Scraper is a Google Chrome extension. Scraper is a handy scraping tool, perfect for capturing data from web pages and putting it into Google spreadsheets. This tool stands in line with the other scraping software, services and plugins. Get Started Let’s start with installation of this Chrome extension. You may get it here. After installation and activation, go to Londonstockexchange […]

Scraper is a Google Chrome extension. Scraper is a handy scraping tool, perfect for capturing data from web pages and putting it into Google spreadsheets. This tool stands in line with the other scraping software, services and plugins.

Get Started

Let’s start with installation of this Chrome extension. You may get it here. After installation and activation, go to Londonstockexchange indexes and right-click on any link in the left index list and select ‘Scrape similar’:

Scraper Dashboard

A new window will open and you should see something similar to the one below. Scraper has two options for identifying the parts of the page you want to extract, XPath selector or JQuery selector. Those identify multiple elements (e.g., a table or a list), rather than a single HTML element. XPath provides a way to identify parts of the XML/HTML structure to extract content. To become more familiar with XPath, just visit “About XPath” or take a look at w3schools.

In this example, Scraper should default to //td/a/@href. Here’s a quick explanation of how to read this query:

  • Since it starts with // it will select “nodes in the document from the current node that match the selection no matter where they are”. For me, this is a trigger to read the query from right to left as we are matching an endpoint pattern.
  • “@href” refers to the attribute whose name is href; that is the URL we need.
  • “a” refers to the <a> node.
  • “td” refers to <td> within the structure.

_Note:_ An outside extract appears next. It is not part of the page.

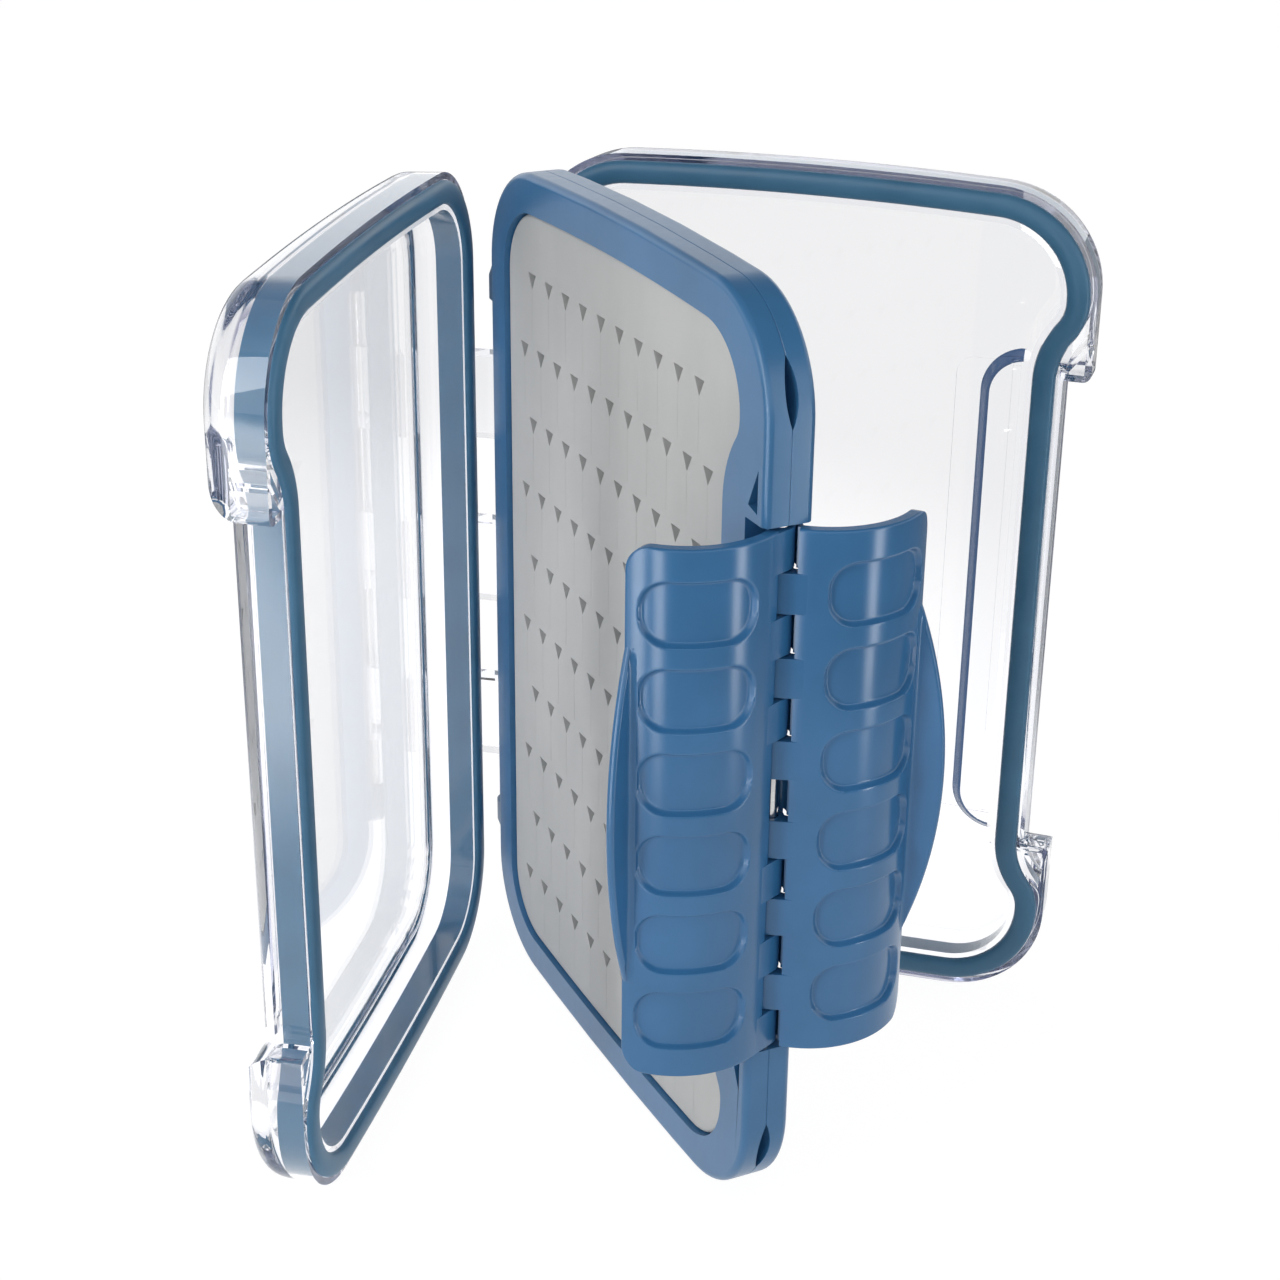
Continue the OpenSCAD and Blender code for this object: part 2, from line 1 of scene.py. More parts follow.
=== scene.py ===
"""A double sided fly box, standing opened on its short end.

The leaf in the middle carries a slotted pad on each face. A clear lid with a soft gasket turns on
the hinge pin over each face, and a long snap latch for each lid turns on the pin at the other edge.
Sizes are in millimetres, as in the part's own source, and become metres where a mesh is made.
Each lid and latch is drawn shut on the +Y side, mirrored for the front, and then swung open.
"""
import math

import bmesh
import bpy
import numpy as np
from mathutils import Matrix, Vector


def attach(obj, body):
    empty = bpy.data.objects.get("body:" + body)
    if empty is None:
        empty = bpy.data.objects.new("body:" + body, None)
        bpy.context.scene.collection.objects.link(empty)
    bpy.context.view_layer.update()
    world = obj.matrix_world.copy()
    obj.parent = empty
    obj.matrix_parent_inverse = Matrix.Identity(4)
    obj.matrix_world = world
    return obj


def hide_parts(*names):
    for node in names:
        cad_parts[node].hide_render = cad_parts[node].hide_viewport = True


MM = 0.001

# Leaf
LEAF_W, LEAF_H, LEAF_T = 101.5, 153.0, 8.0
HALF_T, MID_Z = LEAF_T / 2, LEAF_H / 2
CORNER_R, END_ARCH_R = 18.0, 650.0
LEAF_EDGE_R = 1.2
LEAF_STEP, SEAM, LEAF_SOFT = 5.7, 0.12, 0.28
LEAF_END_STEPS = 3
CORD_SLOT_L, CORD_SLOT_W, CORD_SLOT_END = 10.2, 2.0, 14.0
POCKET_IN, POCKET_L, POCKET_NEAR, POCKET_D = 2.2, 8.0, 1.4, 2.6
POCKET_TIP_IN, POCKET_TIP_L = 0.7, 2.1

# Pads
PAD_T, PAD_SUNK, PAD_GAP = 2.4, 0.8, 0.2
SLOT_PITCH, ROW_PITCH = 6.9, 12.7
SLOT_ROWS, SLOTS_LONG = 10, 11
SLOT_W, SLOT_H, SLIT_L, SLIT_W = 3.2, 2.7, 8.6, 0.05
SLOT_SHIFT, SLOT_RISE, SLOT_D, PAD_EDGE_R = 0.4, 0.4, 1.7, 0.7

# Lids
LID_DEPTH, LID_INSET, LID_SHORT, RIM_GAP = 10.4, 0.3, 2.0, 1.3
RIM_WALL, GROOVE_W, GROOVE_D, INNER_WALL = 1.2, 4.0, 4.7, 1.0
PANEL_T, LID_EDGE_R, LID_DRAFT = 1.8, 4.5, 0.3
WAIST_SHIFT, WAIST_BEND_R = 4.6, 11.0
BLOCK_FLAT, BLOCK_ROLL, BLOCK_EDGE_R = 0.5, 7.3, 1.5
BLOCK_POCKET_D, BLOCK_WEB = 6.0, 0.8
RELIEF_W, RELIEF_D, RELIEF_R, RELIEF_END = 9.8, 0.2, 3.0, 0.5
LINE_W, LINE_D, LINE_END = 1.4, 0.14, 1.0
SEAT_RIM, LAND_RIM, LAND_R, FILLET_R = 5.2, 2.6, 8.0, 2.6
LAND_EDGE_R, LAND_FOOT = 0.8, 1.0
LID_SOFT = 0.22
GASKET_GAP, SEAL_GAP = 0.1, 0.15
# Painted shade on the lids: its reach from the land's edge, where it stops short, its share on the rim's
# face, and where that ends along X
PAINTED_SHADE_REACH, PAINTED_SHADE_SHORT, RIM_PAINTED_SHADE, RIM_PAINTED_SHADE_X1 = 1.7, 1.5, 0.75, 58.75

# Lid hinge
HINGE_OFF, HINGE_PIN_R, KNUCKLE_R, LUG_R, LUG_L = 2.6, 1.1, 2.3, 2.9, 8.0
LUG_CHAMFER, LUG_ROOT_X, LUG_TIP_R = 0.35, 1.5, 1.5
KNUCKLE_ROW, KNUCKLE_L, KNUCKLE_PITCH, KNUCKLE_GAP = 97.6, 15.2, 15.75, 0.3
ARM_RISE, ARM_R = 5.6, 1.5
PIN_PLAY, PIN_IN, PIN_SHORT, PIN_CHAMFER = 0.06, 6.0, 0.5, 0.2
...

You may edit the XPath expression, whether at Selector or at Columns area, as well as change the column names. Click “Scrape” and the Scraper will reload with improved results. In the picture above, I added /@href to get only URLs rather than Link names too. Now, click on Export to Google Docs and you get these results in a new spreadsheet.

Refining & Editing Results

As you notice, the URLs we got from the web are just suffixes with a base URL missing. So now, I’ll concatenate using the in-built Google Docs function: CONCATE(string1, string2). Get the base manually online at http://www.londonstockexchange.com. Type in the adjacent cell =CONCAT(“base url”, A2) and press enter. Don’t forget: the strings are to be always quoted when in functions, indexes not:

Now, select cell B2 and fill the column down to get full URLs for all the links. That’s it.

How to select and auto-fill: put the cursor into the bottom-right corner of a cell, turning its image into a thin cross, press it and pull it down to auto-fill.

Other Points to Mention

When you want to scrape tabled structures, select an area and again right-click “Scrape similar”:

This Scraper doesn’t identify images, unless you specify a link to image inside the HTML element using an additional Xpath selector, as in the picture below:

How to Get an Additional XPath Selector to Image Link

  1. Enable Google Chrome developers tool by Ctrl+Shift+I.
  2. In the tab that appears, pick the loupe to point (& click) at the element, and then right-click at the highlighted element in the tab and select Copy XPath!
  3. I cut the last part of XPath expression to be an additional selector, the last part being ‘/img’ and I added ‘@scr’ to select the very ‘scr’ attribute value.

No sorcery, just try it!  Now, we’ve got the spreadsheet with image URLs.